Wall Street flat as earnings awaited
US stocks drifted in the lightest trading volume of the year yesterday as few dared to place bets ahead of key companies’ results later this week.
Expectations the Federal Reserve will flood markets with even more cash have been fully priced in to the market, so investors are now focused on third-quarter earnings season, with Intel scheduled for Tuesday.
Last Friday’s unexpectedly weak payroll report underlined the weakness in some areas of the economy, and increased the expectation that the US central bank will bolster the recovery with a second round of quantitative easing, or QE2.
Meanwhile, three Dow companies – Intel, JPMorgan Chase & Co and General Electric Co – are scheduled to release quarterly results this week.

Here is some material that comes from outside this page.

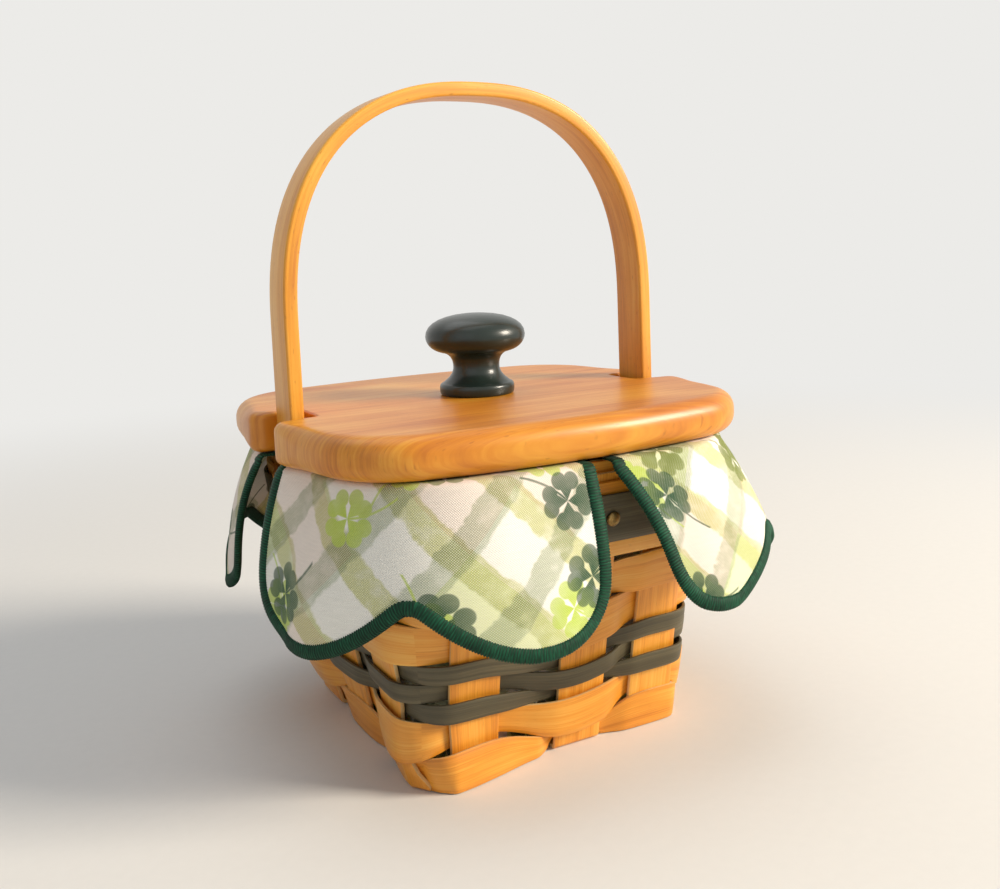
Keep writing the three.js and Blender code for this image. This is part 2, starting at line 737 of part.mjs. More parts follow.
// Outline of the knob from the foot's rim to the top, as a smooth line through its turned stages.
function knobOutline() {
  const foot = 2.4;
  const outline = new THREE.Path();
  outline.moveTo(knobFootRadius - 0.7, 0);
  outline.quadraticCurveTo(knobFootRadius, 0.8, knobFootRadius, foot);
  outline.quadraticCurveTo(knobFootRadius, foot + 1.4, knobFootRadius - 1.2, foot + 1.8);
  outline.bezierCurveTo(knobWaistRadius + 1.4, 6, knobWaistRadius, 7.6, knobWaistRadius, 9.9);
  outline.bezierCurveTo(knobWaistRadius, 12.6, knobWaistRadius + 1, 14.6, knobWaistRadius + 4.4, 15.2);
  outline.bezierCurveTo(knobCapRadius - 2, 16, knobCapRadius, 18.2, knobCapRadius, 20.8);
  outline.bezierCurveTo(knobCapRadius, 25.6, knobCapRadius * 0.62, knobHeight, 0, knobHeight);
  return outline.getPoints(4).map((p) => [p.x, p.y]);
}

const boreDepth = screwReach + 2 * clearance;
const knob = addPiece('knob', turned([
  [0, boreDepth],
  [holeRadius, boreDepth],
  [holeRadius, 0],
  ...knobOutline(),
], 24), paint, lid);
knob.position.z = lidThickness + clearance;

const screwTop = lidThickness + clearance + screwReach;
addPiece('knob_screw', turned([
  [0, screwRecess],
  [screwHeadRadius, screwRecess],
  [screwRadius, screwRecess + screwHeadRadius - screwRadius],
  [screwRadius, screwTop],
  [0, screwTop],
], 12), brass, lid);

export default basket;
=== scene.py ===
"""A small square splint basket with a bentwood handle, a notched board lid with a turned knob,
and a printed cloth liner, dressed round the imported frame.

Lengths are in millimetres, but for the studio's and the meshes', which are in metres.
"""

import logging
import math
from dataclasses import dataclass
from enum import Enum
from typing import Any, Callable, Sequence

import bpy
from mathutils import Matrix, Vector


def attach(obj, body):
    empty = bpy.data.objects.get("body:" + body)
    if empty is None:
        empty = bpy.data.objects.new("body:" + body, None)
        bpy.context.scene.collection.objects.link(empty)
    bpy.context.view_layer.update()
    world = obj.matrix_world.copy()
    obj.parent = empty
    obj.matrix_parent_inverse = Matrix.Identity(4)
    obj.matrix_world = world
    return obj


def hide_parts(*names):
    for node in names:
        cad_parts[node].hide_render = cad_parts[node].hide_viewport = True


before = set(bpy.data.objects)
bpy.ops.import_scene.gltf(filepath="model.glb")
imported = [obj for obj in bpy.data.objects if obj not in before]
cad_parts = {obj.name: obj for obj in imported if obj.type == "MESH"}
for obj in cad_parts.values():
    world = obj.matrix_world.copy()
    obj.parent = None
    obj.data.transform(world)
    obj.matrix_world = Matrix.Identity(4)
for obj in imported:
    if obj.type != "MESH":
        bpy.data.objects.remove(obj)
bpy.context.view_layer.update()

log = logging.getLogger("splint_basket")
MM = 0.001
EASED_DEGREES = 50
ON_AXIS = 0.001 * MM

Piece = bpy.types.Object
Material = bpy.types.Material
Tree = bpy.types.NodeTree
Node = bpy.types.Node
Socket = bpy.types.NodeSocket
Place = Callable[[float, float], Vector]
Flat = Callable[[float, float], tuple[float, float]]


def lerp(a: float, b: float, share: float) -> float:
    """Gives the value a share of the way from a to b."""
    return a + (b - a) * share


def clamp(value: float, low: float = 0.0, high: float = 1.0) -> float:
    """Keeps a value between two limits."""
    return max(low, min(high, value))


def smooth(value: float, low: float, high: float) -> float:
    """Gives the soft step that goes from 0 at low to 1 at high."""
    share = clamp((value - low) / (high - low))
    return share * share * (3 - 2 * share)


def bump(distance: float, reach: float) -> float:
    """Gives the soft hill that is 1 at no distance and 0 at the reach."""
    return (1 + math.cos(math.pi * min(1.0, abs(distance) / reach))) / 2


def running(points: Sequence[Vector]) -> list[float]:
    """Gives the length along a line from its first point to each of its points."""
    runs = [0.0]
    for before, after in zip(points, points[1:]):
        runs.append(runs[-1] + (after - before).length)
    return runs


def hoop_turn(step: int, steps: int) -> float:
    """Gives the turn at a step round the basket, counted from the front left corner."""
    return -0.5 + 4 * (step % steps) / steps


def quarter_turn(point: Vector, face: int) -> Vector:
    """Turns a point from the front face's place to a face's own.

    Args:
        point: The point as it lies on the front face.
        face: The number of quarter turns.

    Returns:
        The turned point.
    """
    return Matrix.Rotation(face * math.pi / 2, 3, "Z") @ point


# Shaping


def only(piece: Piece) -> None:
    """Leaves one object selected and active."""
    bpy.ops.object.select_all(action="DESELECT")
    piece.select_set(True)
    bpy.context.view_layer.objects.active = piece


def new_piece(name: str) -> Piece:
    """Names the primitive that was just added.

    Args:
        name: The piece's name.

    Returns:
        The named object, alone in the selection.
    """
    piece = bpy.context.active_object
    piece.name = name
    piece.data.name = name
    only(piece)
    return piece


def settle(piece: Piece) -> Piece:
    """Puts a piece's place into its mesh and leaves its object at the origin."""
    only(piece)
    bpy.ops.object.transform_apply(location=True, rotation=True, scale=True)
    return piece


def edit(piece: Piece, steps: Callable[[], None], kept: str = "") -> None:
    """Runs operators on a piece in edit mode.

    Args:
        piece: The piece.
        steps: The operators to run.
        kept: EDGE or FACE if the edges or faces that are selected stay so. If it is empty,
            everything is selected.
    """
    only(piece)
    modes = bpy.context.tool_settings
    if kept:
        modes.mesh_select_mode = (False, kept == "EDGE", kept == "FACE")
    bpy.ops.object.mode_set(mode="EDIT")
    if not kept:
        bpy.ops.mesh.select_all(action="SELECT")
    steps()
    bpy.ops.object.mode_set(mode="OBJECT")
    modes.mesh_select_mode = (True, False, False)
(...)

The Dow Jones industrial average edged up 3.86 points, or 0.04 per cent, to end at 11,010.34.
The Standard & Poor’s 500 Index inched up just 0.17 of a point, or 0.01 per cent, to 1,165.32.
The Nasdaq Composite Index gained 0.42 of a point, or 0.02 per cent, to 2,402.33.
The New York Stock Exchange said about 160 stocks, including the New York-traded shares of London-based BP and China’s CNOOC, as well as Ford and Sprint Nextel, did not close until well after the official closing time of 4 pm EDT (2000 GMT), and the cause of the problem was under investigation.
In an e-mail shortly before 5 p.m. the exchange said all symbols had closed.
About 5.54 billion shares traded on the New York Stock Exchange, the American Stock Exchange and the Nasdaq — the lightest volume so far in 2010.
Advancing stocks outnumbered declining ones on the NYSE by a ratio of about six to five.
The reverse trend took hold on the Nasdaq, where about seven stocks fell for every six that rose.
Apple shares hit an all-time high of $297.24 in intraday trading before closing up 0.4 per cent at $295.36.
Chesapeake Energy rose 1.1 per cent to $23.30 after China’s top offshore oil producer,
CNOOC, agreed to pay $1.1bn for a stake in a US shale oil and gas field, testing the US
political climate for the first time since its 2005 failed bid for Unocal.
The US-listed shares of CNOOC advanced 1.7 per cent to end at $213.15 on the NYSE.